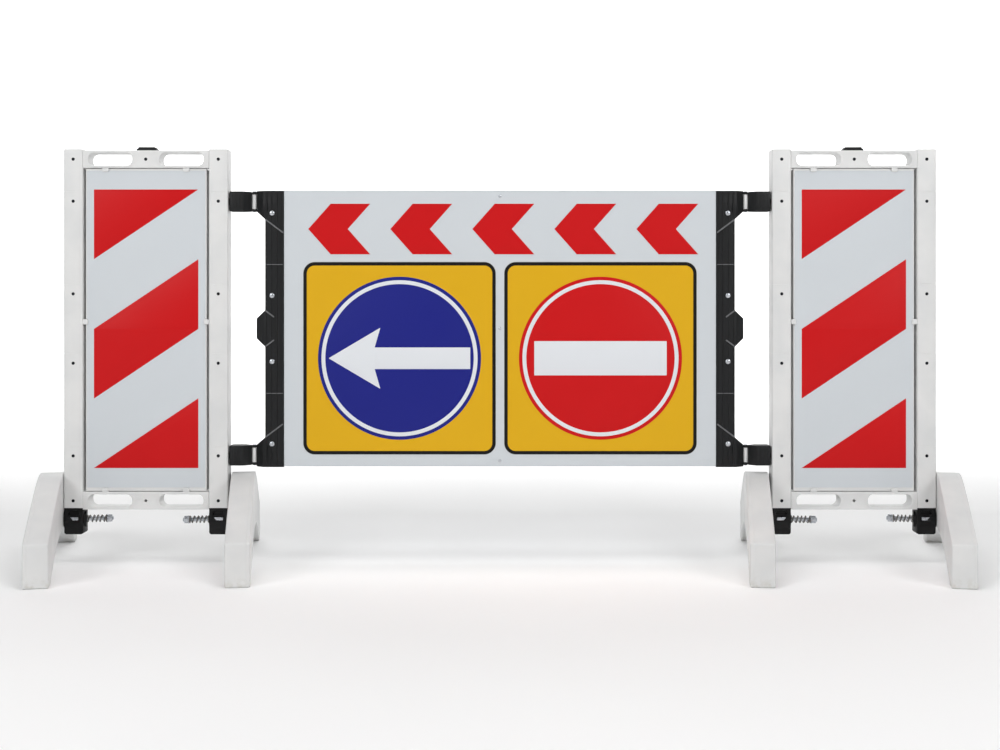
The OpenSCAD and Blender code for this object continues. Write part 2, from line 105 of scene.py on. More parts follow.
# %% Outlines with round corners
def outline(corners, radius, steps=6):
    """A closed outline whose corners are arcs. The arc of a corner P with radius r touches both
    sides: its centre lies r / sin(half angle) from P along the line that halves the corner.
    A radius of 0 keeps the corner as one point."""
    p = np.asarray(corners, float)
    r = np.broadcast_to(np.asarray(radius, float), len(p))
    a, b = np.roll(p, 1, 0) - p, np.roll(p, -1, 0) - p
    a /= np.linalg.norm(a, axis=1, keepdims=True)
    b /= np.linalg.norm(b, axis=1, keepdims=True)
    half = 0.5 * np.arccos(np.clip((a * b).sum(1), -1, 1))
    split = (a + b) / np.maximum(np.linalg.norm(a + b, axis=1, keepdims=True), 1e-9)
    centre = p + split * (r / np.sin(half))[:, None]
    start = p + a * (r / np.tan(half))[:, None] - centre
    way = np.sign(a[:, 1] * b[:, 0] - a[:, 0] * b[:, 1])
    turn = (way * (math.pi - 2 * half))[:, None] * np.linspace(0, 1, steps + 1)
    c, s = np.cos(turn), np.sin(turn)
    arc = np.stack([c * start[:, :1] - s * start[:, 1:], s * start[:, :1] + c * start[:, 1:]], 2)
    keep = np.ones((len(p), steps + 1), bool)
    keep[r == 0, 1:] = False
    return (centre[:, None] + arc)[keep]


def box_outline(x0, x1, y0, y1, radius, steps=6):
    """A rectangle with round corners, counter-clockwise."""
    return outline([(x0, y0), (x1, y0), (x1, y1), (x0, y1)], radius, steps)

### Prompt
Return the material exactly as it stands.

### Exercise result
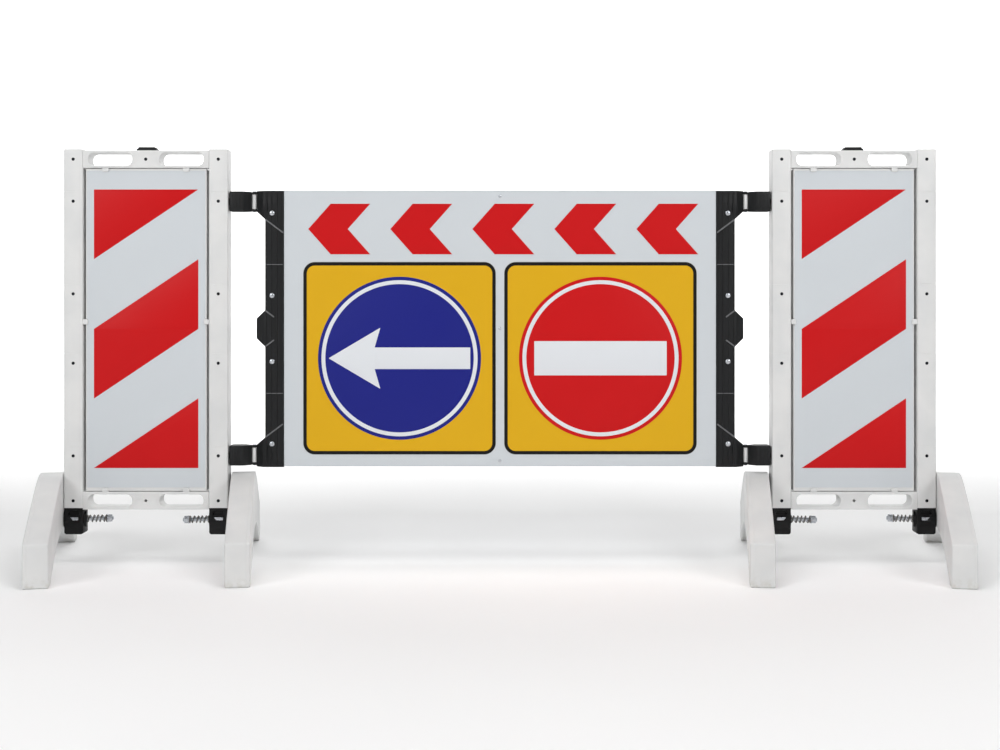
The OpenSCAD and Blender code for this object continues. Write part 2, from line 105 of scene.py on. More parts follow.
# %% Outlines with round corners
def outline(corners, radius, steps=6):
    """A closed outline whose corners are arcs. The arc of a corner P with radius r touches both
    sides: its centre lies r / sin(half angle) from P along the line that halves the corner.
    A radius of 0 keeps the corner as one point."""
    p = np.asarray(corners, float)
    r = np.broadcast_to(np.asarray(radius, float), len(p))
    a, b = np.roll(p, 1, 0) - p, np.roll(p, -1, 0) - p
    a /= np.linalg.norm(a, axis=1, keepdims=True)
    b /= np.linalg.norm(b, axis=1, keepdims=True)
    half = 0.5 * np.arccos(np.clip((a * b).sum(1), -1, 1))
    split = (a + b) / np.maximum(np.linalg.norm(a + b, axis=1, keepdims=True), 1e-9)
    centre = p + split * (r / np.sin(half))[:, None]
    start = p + a * (r / np.tan(half))[:, None] - centre
    way = np.sign(a[:, 1] * b[:, 0] - a[:, 0] * b[:, 1])
    turn = (way * (math.pi - 2 * half))[:, None] * np.linspace(0, 1, steps + 1)
    c, s = np.cos(turn), np.sin(turn)
    arc = np.stack([c * start[:, :1] - s * start[:, 1:], s * start[:, :1] + c * start[:, 1:]], 2)
    keep = np.ones((len(p), steps + 1), bool)
    keep[r == 0, 1:] = False
    return (centre[:, None] + arc)[keep]


def box_outline(x0, x1, y0, y1, radius, steps=6):
    """A rectangle with round corners, counter-clockwise."""
    return outline([(x0, y0), (x1, y0), (x1, y1), (x0, y1)], radius, steps)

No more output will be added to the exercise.